*Job:*
Copy each line holding the string "columnBox".

*Dataset section:*
........

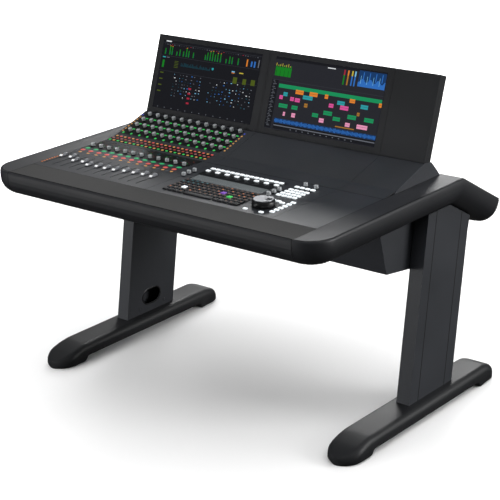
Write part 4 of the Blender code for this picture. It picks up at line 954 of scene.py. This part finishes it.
# a thin gasket between the bolster and each arm, as the bolster's own outline
bolster = nodes["front_bolster"].data
gasketLoop = {"width": 0.0020, "proud": 0.0003}
bolsterEnd = max(vertex.co.x for vertex in bolster.vertices)
outline = [vertex.co.yz for vertex in bolster.vertices if vertex.co.x > bolsterEnd - 1e-5]
outline = [outline[i] for i in geometry.convex_hull_2d(outline)]
middle = sum(outline, Vector((0, 0))) / len(outline)
outline = [point + (point - middle).normalized() * gasketLoop["proud"] for point in outline]
shape = bmesh.new()
rings = [[shape.verts.new((bolsterEnd + x, point.x, point.y)) for point in outline]
         for x in (-gasketLoop["width"] / 2, gasketLoop["width"] / 2)]
for i in range(len(outline)):
    j = (i + 1) % len(outline)
    shape.faces.new((rings[0][i], rings[0][j], rings[1][j], rings[1][i]))
for ring in rings:
    shape.faces.new(ring)
bolsterGasket = painted(asMesh(shape), "gasket")
joinPiece("bolster_end_gaskets", [
    (bolsterGasket, noTurn), (bolsterGasket, move(-2 * bolsterEnd, 0))])

# the dark gaps at the front and rear of each column's cover
coverGap = {"lean": math.atan(0.1738), "inset": 0.0052, "cover": 0.150, "width": 0.0034,
            "lengths": (0.5750, 0.5380), "depth": 0.0006, "proud": 0.0002}
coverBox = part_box("right_column_cover")
parts = []
for side in (-1, 1):
    for y, length in zip((coverGap["inset"], coverGap["cover"] - coverGap["inset"]), coverGap["lengths"]):
        strip = painted(block(coverGap["width"], coverGap["depth"], length, 0), "gasket")
        foot = Vector((side * (coverBox[1].x + coverGap["proud"] - coverGap["depth"] / 2),
                       coverBox[0].y + y, coverBox[0].z))
        # local Z runs up the leaning column, local Y points outwards
        turn = Matrix.Rotation(-coverGap["lean"], 4, "X") @ Matrix.Rotation(math.pi / 2, 4, "Z")
        parts.append((strip, Matrix.Translation(foot) @ turn))
joinPiece("column_cover_gaps", parts)

# grommets and screws at the cable holes
hole = {"length": 0.085, "height": 0.050, "rim": 0.004, "proud": 0.0012, "rise": 0.053, "steps": 12}
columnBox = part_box("right_column")
holeZ = columnBox[0].z + hole["rise"]
holeY = front + 0.4736 + 0.114 + 0.174 * hole["rise"]
parts = []


def stadium(length, height, steps):
    radius, reach = height / 2, (length - height) / 2
    points = []
    for centre, start in ((reach, -math.pi / 2), (-reach, math.pi / 2)):
        for step in range(steps + 1):
            angle = start + math.pi * step / steps
            points.append((centre + radius * math.cos(angle), radius * math.sin(angle)))
    return points


def grommet():
    shape = bmesh.new()
    inner = stadium(hole["length"] - 0.001, hole["height"] - 0.001, hole["steps"])
    outer = stadium(hole["length"] + hole["rim"] * 2, hole["height"] + hole["rim"] * 2, hole["steps"])
    middle = stadium(hole["length"] + hole["rim"], hole["height"] + hole["rim"], hole["steps"])
    rings = []
    levels = ((inner, -0.0025), (inner, hole["proud"] * 0.7), (middle, hole["proud"]), (outer, 0.0001))
    for outline, height in levels:
        rings.append([shape.verts.new((y, z, height)) for y, z in outline])
    for first, second in zip(rings, rings[1:]):
        for i in range(len(first)):
            j = (i + 1) % len(first)
            shape.faces.new((first[i], first[j], second[j], second[i]))
    return asMesh(shape)


screwHead = lathe([(0, 0.0010), (0.0010, 0.0010), (0.0012, 0.0022), (0.0030, 0.0020), (0.0038, 0.0012),
                   (0.0038, 0.0), (0, 0.0)], 20)
for side in (-1, 1):
    face = side * columnBox[0].x
    # local Z points out of the column's inner face, towards the middle of the console
    turn = Matrix(((0, 0, -side, face), (1, 0, 0, holeY), (0, 1, 0, holeZ), (0, 0, 0, 1)))
    parts.append((painted(grommet(), "blackPlastic"), turn))
    screws = [(-0.0613, -0.0327, 0), (0.0613, -0.0327, 0)]
    parts.append((onPoints(screws, screwHead, "screw"), turn))
joinPiece("cable_hole_trims", parts)

print("trims made")

# camera, floor and studio light
camera = {"place": (2.9505, -3.4625, 2.0666), "yaw": math.radians(40.312),
          "pitch": math.radians(-19.785), "roll": math.radians(-2.027), "lens": 112.5}
lensData = bpy.data.cameras.new("studioCamera")
lensData.lens = camera["lens"]
lensData.sensor_width = 36
cameraObject = bpy.data.objects.new("studioCamera", lensData)
bpy.context.scene.collection.objects.link(cameraObject)
yaw, pitch, roll = camera["yaw"], camera["pitch"], camera["roll"]
ahead = Vector((-math.sin(yaw) * math.cos(pitch), math.cos(yaw) * math.cos(pitch), math.sin(pitch)))
level = Vector((math.cos(yaw), math.sin(yaw), 0))
above = level.cross(ahead)
sideways = level * math.cos(roll) + above * math.sin(roll)
upwards = above * math.cos(roll) - level * math.sin(roll)
axes = Matrix((sideways, upwards, -ahead)).transposed().to_4x4()
cameraObject.matrix_world = Matrix.Translation(camera["place"]) @ axes
bpy.context.scene.camera = cameraObject

studio = {"floor": "f6f6f6", "floorSize": 120.0, "fade": (1.8, 4.0), "overhead": 0.18, "side": 0.05}
floorShape = bmesh.new()
bmesh.ops.create_grid(floorShape, x_segments=8, y_segments=8, size=studio["floorSize"] / 2)
floorMesh = bpy.data.meshes.new("studioFloor")
floorShape.to_mesh(floorMesh)
floorShape.free()
floorMaterial, floorTree, floorShader = newMaterial("paleStudioFloor", Roughness=0.85)
floorShader.inputs["Base Color"].default_value = colour(studio["floor"])
# past the shadow's reach the floor turns to the same plain white as the backdrop
place = addNode(floorTree, "ShaderNodeTexCoord")
away = addNode(floorTree, "ShaderNodeVectorMath", {0: place.outputs["Object"]}, operation="LENGTH")
floorTree.links.new(spread(floorTree, away.outputs["Value"], 0.0, 1.0, *studio["fade"]),
                    floorShader.inputs["Emission Strength"])
floorShader.inputs["Emission Color"].default_value = (1, 1, 1, 1)
floorMesh.materials.append(floorMaterial)
floorObject = bpy.data.objects.new("studioFloor", floorMesh)
floorObject.location = (0, 0, -0.0005)
floorObject.visible_glossy = False  # the undersides then stay as dark as over a studio's black cloth
floorObject.visible_diffuse = False
bpy.context.scene.collection.objects.link(floorObject)

# a tent of light: bright overhead, dim at the sides, and plain white where it is seen directly
world = bpy.data.worlds.new("studioWorld")
world.use_nodes = True
sky = world.node_tree
tent = sky.nodes["Background"]
direction = addNode(sky, "ShaderNodeTexCoord")
height = addNode(sky, "ShaderNodeSeparateXYZ", {"Vector": direction.outputs["Generated"]})
rise = addNode(sky, "ShaderNodeMapRange", {
    "Value": height.outputs["Z"], "From Min": 0.05, "From Max": 0.95,
    "To Min": studio["side"], "To Max": studio["overhead"]}, interpolation_type="SMOOTHSTEP")
sky.links.new(rise.outputs["Result"], tent.inputs["Strength"])
plain = addNode(sky, "ShaderNodeBackground", {"Color": (1, 1, 1, 1), "Strength": 1.0})
seen = addNode(sky, "ShaderNodeLightPath")
both = addNode(sky, "ShaderNodeMixShader", {
    0: seen.outputs["Is Camera Ray"], 1: tent.outputs["Background"], 2: plain.outputs["Background"]})
sky.links.new(both.outputs["Shader"], sky.nodes["World Output"].inputs["Surface"])
tent.inputs["Color"].default_value = (1, 1, 1, 1)
bpy.context.scene.world = world
bpy.context.scene.view_settings.view_transform = "Standard"

# name, place, what it points at, width, depth, power, whether shiny surfaces show it
softboxes = (
    ("ceilingScrim", (0.0, 1.5, 6.0), (0, 1.5, 0), 13.0, 13.0, 1050, False),
    ("backSoftbox", (-3.9, 6.5, 3.9), (0.3, 0, 0.7), 3.2, 2.2, 225, True),
    ("frontSoftbox", (-1.2, -5.8, 1.4), (0, 0, 0.5), 2.2, 1.6, 90, False),
    ("rightSoftbox", (4.6, 2.2, 1.8), (0.4, 0, 0.5), 2.2, 2.2, 150, True),
    ("lowSoftbox", (-2.6, -3.9, 0.48), (0.57, 0.1, 0.4), 1.8, 0.8, 44, True),
)
for name, spot, target, width, depth, power, inShine in softboxes:
    data = bpy.data.lights.new(name, "AREA")
    data.shape = "RECTANGLE"
    data.size = width
    data.size_y = depth
    data.energy = power
    lamp = bpy.data.objects.new(name, data)
    lamp.location = spot
    lamp.rotation_euler = (Vector(target) - Vector(spot)).to_track_quat("-Z", "Y").to_euler()
    lamp.visible_camera = False
    lamp.visible_glossy = inShine
    bpy.context.scene.collection.objects.link(lamp)
print("camera, floor and lights set")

........

*Solution below:*
columnBox = part_box("right_column")
holeZ = columnBox[0].z + hole["rise"]
    face = side * columnBox[0].x